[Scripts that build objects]
_ _ _ _ _

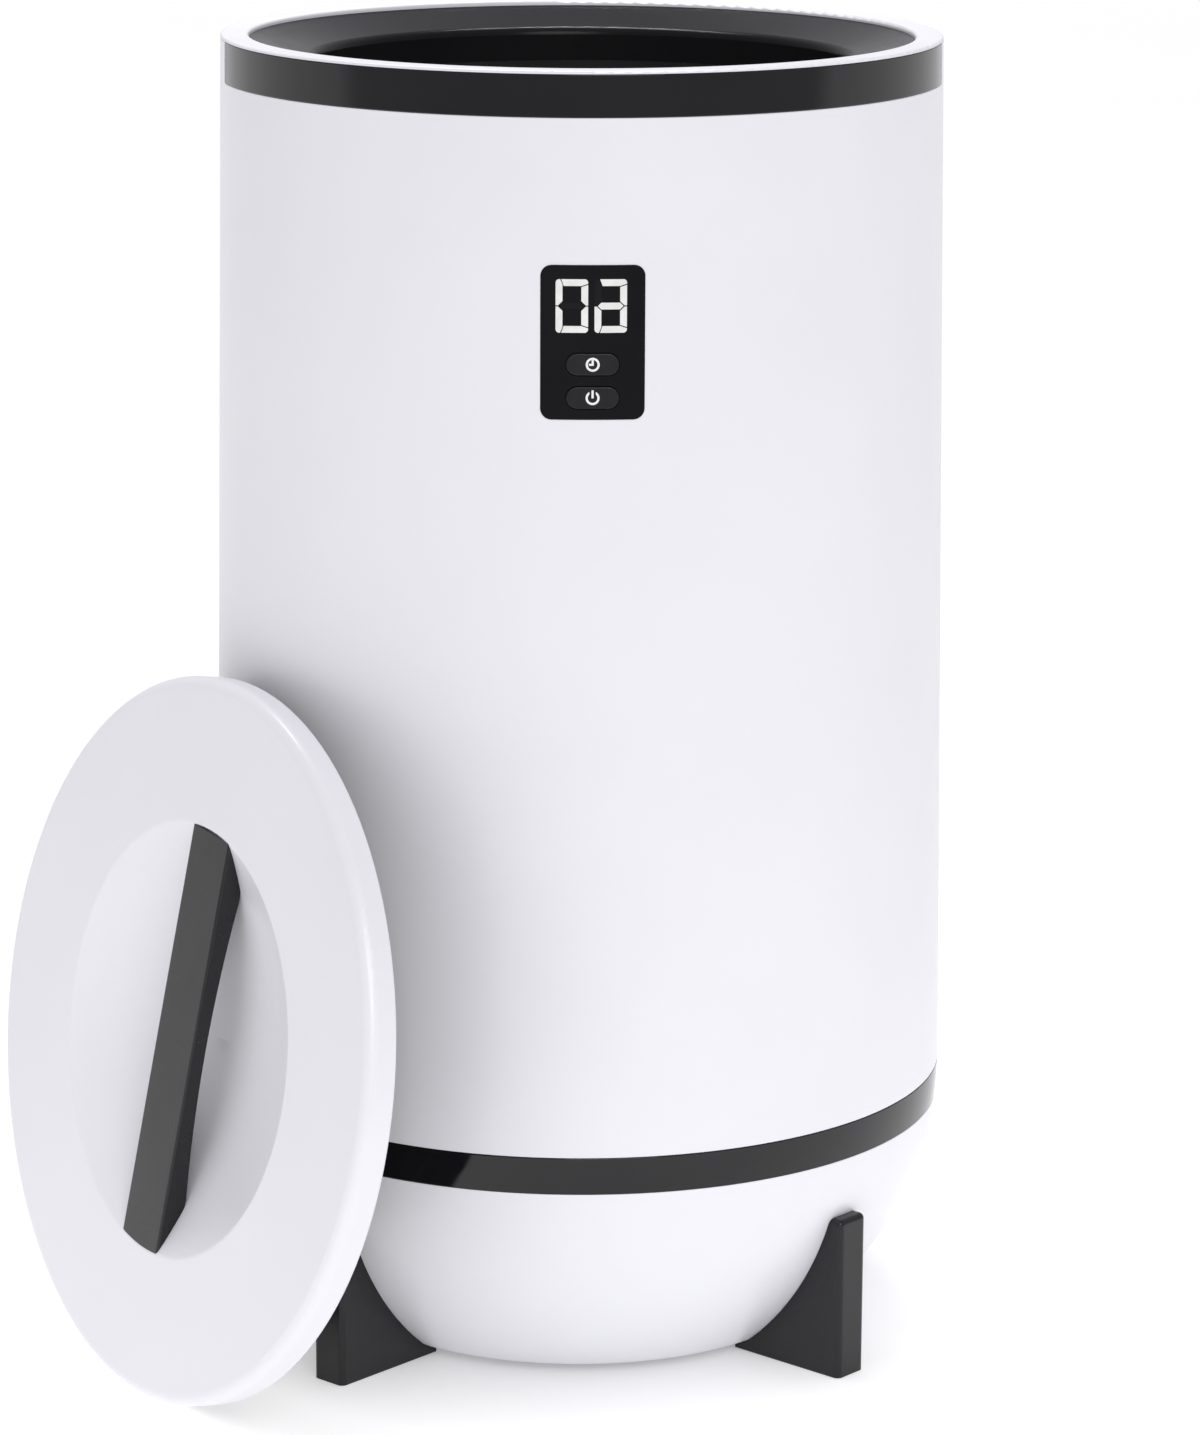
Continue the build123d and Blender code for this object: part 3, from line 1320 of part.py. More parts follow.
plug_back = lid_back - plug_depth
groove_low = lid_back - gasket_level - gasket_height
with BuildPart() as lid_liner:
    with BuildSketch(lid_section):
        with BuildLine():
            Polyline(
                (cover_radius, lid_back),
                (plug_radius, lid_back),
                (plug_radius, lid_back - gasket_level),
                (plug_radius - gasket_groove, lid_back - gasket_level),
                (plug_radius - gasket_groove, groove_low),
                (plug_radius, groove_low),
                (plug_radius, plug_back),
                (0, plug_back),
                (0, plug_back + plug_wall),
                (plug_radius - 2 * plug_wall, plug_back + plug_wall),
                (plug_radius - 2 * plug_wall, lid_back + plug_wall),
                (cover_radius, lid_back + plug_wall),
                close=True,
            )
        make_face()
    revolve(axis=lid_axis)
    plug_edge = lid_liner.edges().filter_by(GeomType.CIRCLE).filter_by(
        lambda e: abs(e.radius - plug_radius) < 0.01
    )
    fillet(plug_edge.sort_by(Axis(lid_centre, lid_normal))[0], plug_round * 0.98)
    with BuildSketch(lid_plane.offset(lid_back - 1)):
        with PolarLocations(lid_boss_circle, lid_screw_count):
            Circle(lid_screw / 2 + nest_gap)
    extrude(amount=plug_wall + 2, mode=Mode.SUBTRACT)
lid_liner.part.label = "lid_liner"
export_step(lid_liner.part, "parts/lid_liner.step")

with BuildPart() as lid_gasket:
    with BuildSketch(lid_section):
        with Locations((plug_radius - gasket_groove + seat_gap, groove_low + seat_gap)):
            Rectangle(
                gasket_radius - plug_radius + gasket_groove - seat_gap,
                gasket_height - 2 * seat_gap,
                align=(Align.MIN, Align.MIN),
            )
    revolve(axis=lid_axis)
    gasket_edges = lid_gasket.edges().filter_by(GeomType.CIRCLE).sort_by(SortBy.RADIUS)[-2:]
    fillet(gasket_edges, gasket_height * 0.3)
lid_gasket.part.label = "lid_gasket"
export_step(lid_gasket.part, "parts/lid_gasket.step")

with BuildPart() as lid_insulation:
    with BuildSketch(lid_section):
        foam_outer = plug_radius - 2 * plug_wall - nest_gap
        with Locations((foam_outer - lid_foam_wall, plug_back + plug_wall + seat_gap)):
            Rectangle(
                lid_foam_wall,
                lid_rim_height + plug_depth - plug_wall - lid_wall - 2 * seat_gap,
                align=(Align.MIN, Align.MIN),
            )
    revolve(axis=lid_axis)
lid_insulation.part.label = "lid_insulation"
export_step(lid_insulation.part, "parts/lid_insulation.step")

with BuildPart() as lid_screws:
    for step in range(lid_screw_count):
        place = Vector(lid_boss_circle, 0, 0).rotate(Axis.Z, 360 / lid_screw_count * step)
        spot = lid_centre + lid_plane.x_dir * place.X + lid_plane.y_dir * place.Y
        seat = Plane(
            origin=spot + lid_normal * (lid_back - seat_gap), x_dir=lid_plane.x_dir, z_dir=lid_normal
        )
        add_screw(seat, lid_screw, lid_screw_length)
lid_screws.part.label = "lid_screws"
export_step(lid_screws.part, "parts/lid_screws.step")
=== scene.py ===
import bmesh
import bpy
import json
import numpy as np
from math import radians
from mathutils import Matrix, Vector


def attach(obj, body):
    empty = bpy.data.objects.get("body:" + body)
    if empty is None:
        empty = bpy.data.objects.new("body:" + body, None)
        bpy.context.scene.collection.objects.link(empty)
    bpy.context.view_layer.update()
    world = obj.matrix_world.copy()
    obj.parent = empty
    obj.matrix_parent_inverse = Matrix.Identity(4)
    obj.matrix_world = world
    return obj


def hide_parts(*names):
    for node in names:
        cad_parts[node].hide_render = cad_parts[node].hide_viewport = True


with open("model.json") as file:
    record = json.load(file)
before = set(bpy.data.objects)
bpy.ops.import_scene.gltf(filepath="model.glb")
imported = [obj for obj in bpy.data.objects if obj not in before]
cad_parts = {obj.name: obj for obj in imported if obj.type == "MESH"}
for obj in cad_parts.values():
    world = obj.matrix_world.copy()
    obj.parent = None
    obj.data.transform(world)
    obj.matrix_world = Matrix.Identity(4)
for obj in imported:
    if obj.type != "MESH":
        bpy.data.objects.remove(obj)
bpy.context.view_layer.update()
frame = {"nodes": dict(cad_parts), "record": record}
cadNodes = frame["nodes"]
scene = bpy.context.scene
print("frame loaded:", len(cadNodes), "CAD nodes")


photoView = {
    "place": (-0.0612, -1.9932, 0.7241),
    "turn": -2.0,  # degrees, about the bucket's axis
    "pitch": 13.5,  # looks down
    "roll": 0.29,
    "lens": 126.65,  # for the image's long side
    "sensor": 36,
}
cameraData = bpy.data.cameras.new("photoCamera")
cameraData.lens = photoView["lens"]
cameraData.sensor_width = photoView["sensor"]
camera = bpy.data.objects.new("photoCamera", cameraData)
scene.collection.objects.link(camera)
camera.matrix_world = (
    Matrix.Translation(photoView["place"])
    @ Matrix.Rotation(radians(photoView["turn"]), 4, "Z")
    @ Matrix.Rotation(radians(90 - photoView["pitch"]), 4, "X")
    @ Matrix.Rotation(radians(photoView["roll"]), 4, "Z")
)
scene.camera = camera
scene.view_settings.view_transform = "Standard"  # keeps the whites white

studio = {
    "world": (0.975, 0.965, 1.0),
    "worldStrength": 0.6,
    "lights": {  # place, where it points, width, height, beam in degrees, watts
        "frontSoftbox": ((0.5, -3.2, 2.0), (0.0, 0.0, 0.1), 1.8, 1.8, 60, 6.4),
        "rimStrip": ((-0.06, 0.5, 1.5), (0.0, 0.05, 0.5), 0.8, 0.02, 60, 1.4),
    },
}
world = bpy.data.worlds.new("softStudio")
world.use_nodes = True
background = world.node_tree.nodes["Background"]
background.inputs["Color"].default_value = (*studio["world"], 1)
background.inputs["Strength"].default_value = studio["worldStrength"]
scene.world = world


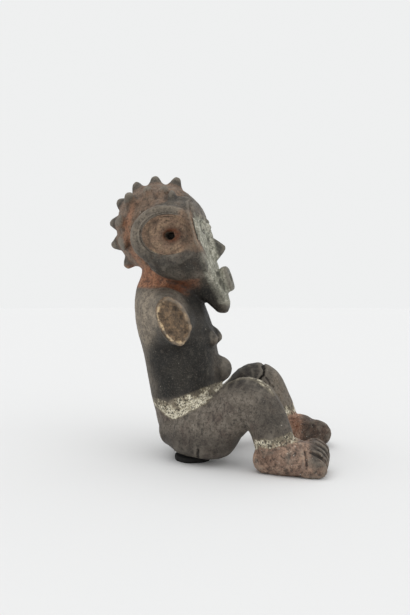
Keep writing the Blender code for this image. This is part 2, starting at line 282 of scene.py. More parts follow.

_ _ _ _ _

* [EXERCISE]
Write all of the records out again exactly.

* [ANSWER TO THIS EXERCISE]
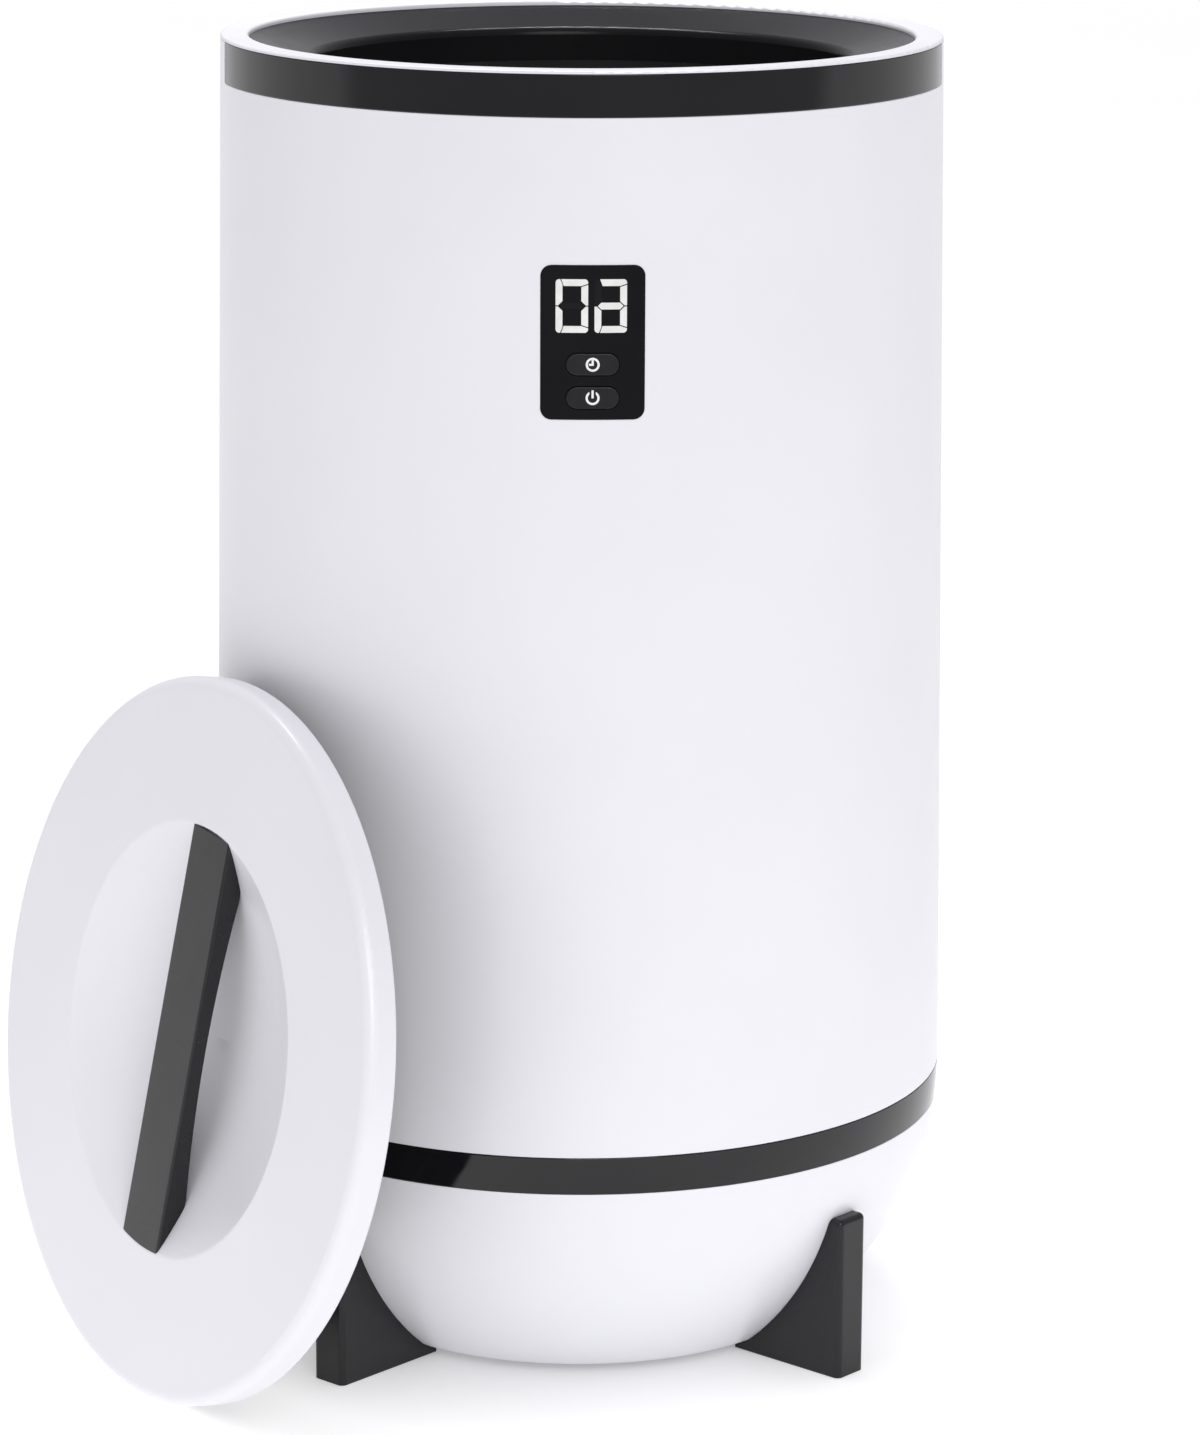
Continue the build123d and Blender code for this object: part 3, from line 1320 of part.py. More parts follow.
plug_back = lid_back - plug_depth
groove_low = lid_back - gasket_level - gasket_height
with BuildPart() as lid_liner:
    with BuildSketch(lid_section):
        with BuildLine():
            Polyline(
                (cover_radius, lid_back),
                (plug_radius, lid_back),
                (plug_radius, lid_back - gasket_level),
                (plug_radius - gasket_groove, lid_back - gasket_level),
                (plug_radius - gasket_groove, groove_low),
                (plug_radius, groove_low),
                (plug_radius, plug_back),
                (0, plug_back),
                (0, plug_back + plug_wall),
                (plug_radius - 2 * plug_wall, plug_back + plug_wall),
                (plug_radius - 2 * plug_wall, lid_back + plug_wall),
                (cover_radius, lid_back + plug_wall),
                close=True,
            )
        make_face()
    revolve(axis=lid_axis)
    plug_edge = lid_liner.edges().filter_by(GeomType.CIRCLE).filter_by(
        lambda e: abs(e.radius - plug_radius) < 0.01
    )
    fillet(plug_edge.sort_by(Axis(lid_centre, lid_normal))[0], plug_round * 0.98)
    with BuildSketch(lid_plane.offset(lid_back - 1)):
        with PolarLocations(lid_boss_circle, lid_screw_count):
            Circle(lid_screw / 2 + nest_gap)
    extrude(amount=plug_wall + 2, mode=Mode.SUBTRACT)
lid_liner.part.label = "lid_liner"
export_step(lid_liner.part, "parts/lid_liner.step")

with BuildPart() as lid_gasket:
    with BuildSketch(lid_section):
        with Locations((plug_radius - gasket_groove + seat_gap, groove_low + seat_gap)):
            Rectangle(
                gasket_radius - plug_radius + gasket_groove - seat_gap,
                gasket_height - 2 * seat_gap,
                align=(Align.MIN, Align.MIN),
            )
    revolve(axis=lid_axis)
    gasket_edges = lid_gasket.edges().filter_by(GeomType.CIRCLE).sort_by(SortBy.RADIUS)[-2:]
    fillet(gasket_edges, gasket_height * 0.3)
lid_gasket.part.label = "lid_gasket"
export_step(lid_gasket.part, "parts/lid_gasket.step")

with BuildPart() as lid_insulation:
    with BuildSketch(lid_section):
        foam_outer = plug_radius - 2 * plug_wall - nest_gap
        with Locations((foam_outer - lid_foam_wall, plug_back + plug_wall + seat_gap)):
            Rectangle(
                lid_foam_wall,
                lid_rim_height + plug_depth - plug_wall - lid_wall - 2 * seat_gap,
                align=(Align.MIN, Align.MIN),
            )
    revolve(axis=lid_axis)
lid_insulation.part.label = "lid_insulation"
export_step(lid_insulation.part, "parts/lid_insulation.step")

with BuildPart() as lid_screws:
    for step in range(lid_screw_count):
        place = Vector(lid_boss_circle, 0, 0).rotate(Axis.Z, 360 / lid_screw_count * step)
        spot = lid_centre + lid_plane.x_dir * place.X + lid_plane.y_dir * place.Y
        seat = Plane(
            origin=spot + lid_normal * (lid_back - seat_gap), x_dir=lid_plane.x_dir, z_dir=lid_normal
        )
        add_screw(seat, lid_screw, lid_screw_length)
lid_screws.part.label = "lid_screws"
export_step(lid_screws.part, "parts/lid_screws.step")
=== scene.py ===
import bmesh
import bpy
import json
import numpy as np
from math import radians
from mathutils import Matrix, Vector


def attach(obj, body):
    empty = bpy.data.objects.get("body:" + body)
    if empty is None:
        empty = bpy.data.objects.new("body:" + body, None)
        bpy.context.scene.collection.objects.link(empty)
    bpy.context.view_layer.update()
    world = obj.matrix_world.copy()
    obj.parent = empty
    obj.matrix_parent_inverse = Matrix.Identity(4)
    obj.matrix_world = world
    return obj


def hide_parts(*names):
    for node in names:
        cad_parts[node].hide_render = cad_parts[node].hide_viewport = True


with open("model.json") as file:
    record = json.load(file)
before = set(bpy.data.objects)
bpy.ops.import_scene.gltf(filepath="model.glb")
imported = [obj for obj in bpy.data.objects if obj not in before]
cad_parts = {obj.name: obj for obj in imported if obj.type == "MESH"}
for obj in cad_parts.values():
    world = obj.matrix_world.copy()
    obj.parent = None
    obj.data.transform(world)
    obj.matrix_world = Matrix.Identity(4)
for obj in imported:
    if obj.type != "MESH":
        bpy.data.objects.remove(obj)
bpy.context.view_layer.update()
frame = {"nodes": dict(cad_parts), "record": record}
cadNodes = frame["nodes"]
scene = bpy.context.scene
print("frame loaded:", len(cadNodes), "CAD nodes")


photoView = {
    "place": (-0.0612, -1.9932, 0.7241),
    "turn": -2.0,  # degrees, about the bucket's axis
    "pitch": 13.5,  # looks down
    "roll": 0.29,
    "lens": 126.65,  # for the image's long side
    "sensor": 36,
}
cameraData = bpy.data.cameras.new("photoCamera")
cameraData.lens = photoView["lens"]
cameraData.sensor_width = photoView["sensor"]
camera = bpy.data.objects.new("photoCamera", cameraData)
scene.collection.objects.link(camera)
camera.matrix_world = (
    Matrix.Translation(photoView["place"])
    @ Matrix.Rotation(radians(photoView["turn"]), 4, "Z")
    @ Matrix.Rotation(radians(90 - photoView["pitch"]), 4, "X")
    @ Matrix.Rotation(radians(photoView["roll"]), 4, "Z")
)
scene.camera = camera
scene.view_settings.view_transform = "Standard"  # keeps the whites white

studio = {
    "world": (0.975, 0.965, 1.0),
    "worldStrength": 0.6,
    "lights": {  # place, where it points, width, height, beam in degrees, watts
        "frontSoftbox": ((0.5, -3.2, 2.0), (0.0, 0.0, 0.1), 1.8, 1.8, 60, 6.4),
        "rimStrip": ((-0.06, 0.5, 1.5), (0.0, 0.05, 0.5), 0.8, 0.02, 60, 1.4),
    },
}
world = bpy.data.worlds.new("softStudio")
world.use_nodes = True
background = world.node_tree.nodes["Background"]
background.inputs["Color"].default_value = (*studio["world"], 1)
background.inputs["Strength"].default_value = studio["worldStrength"]
scene.world = world


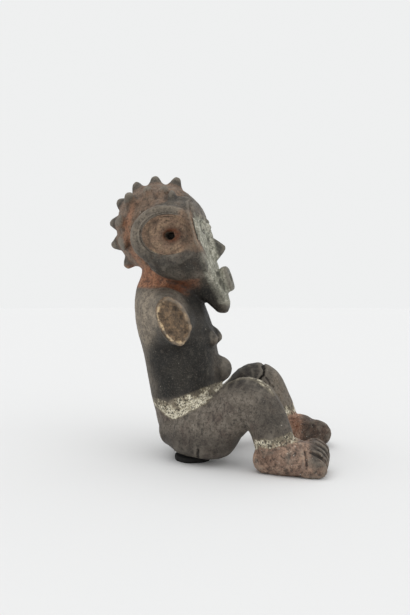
Keep writing the Blender code for this image. This is part 2, starting at line 282 of scene.py. More parts follow.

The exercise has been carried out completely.